Le Gesù donne son âme
Aux Carmes, l’Église du Gesù a fait parler d’elle en novembre en accueillant une sculpture provocatrice, celle de l’abbé Pierre en érection sur un lit mortuaire, signée James Colomina. Géré par la mairie depuis le 1er janvier, cet édifice était jusqu’ici le siège de l’association Toulouse Les Orgues, mais il s’ouvre à d’autres propositions, plus éclectiques, avec une programmation qui s’étoffera en 2026. Les 12 heures du Gesù proposeront 12 heures de musiques actuelles non-stop le 17 mai, un événement inédit. Certaines idées sont toutefois recalées, comme le live du groupe And Also The Trees, dans le cadre de la Setmana Santa, festival des « cultures sombres », qui s’est vu réorienté vers la Cabane en octobre.

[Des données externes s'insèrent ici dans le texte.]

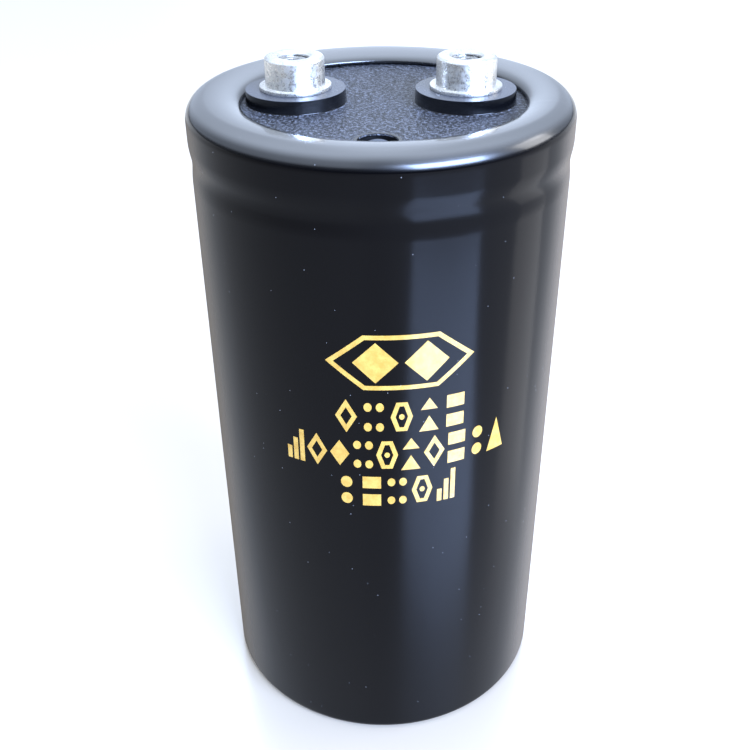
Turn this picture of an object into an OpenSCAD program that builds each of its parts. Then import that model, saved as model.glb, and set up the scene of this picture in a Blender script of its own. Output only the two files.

Très belle, l’église du Gesù ne laisse personne indifférent. Yann Dabiz, de l’association la Vadrouille, l’a découverte lors d’une soirée du festival Electro Alternativ, et il a eu le coup de cœur. « J’ai fait wow ! On cherchait un écrin pour inviter l’artiste Daniel Blumberg (oscarisé pour la BO de « The Brutalist »), ça a été le déclic. On a organisé son concert en 2019 et ça a été un moment inoubliable. » Depuis, la Vadrouille y retourne « à chaque fois qu’elle en a l’occasion ». Son credo : proposer « des expériences marquantes, pour le public et les artistes ». « Il faut qu’il y ait une adéquation entre le cadre et le groupe, que le ressenti soit différent d’acheter un billet dans une salle privée ».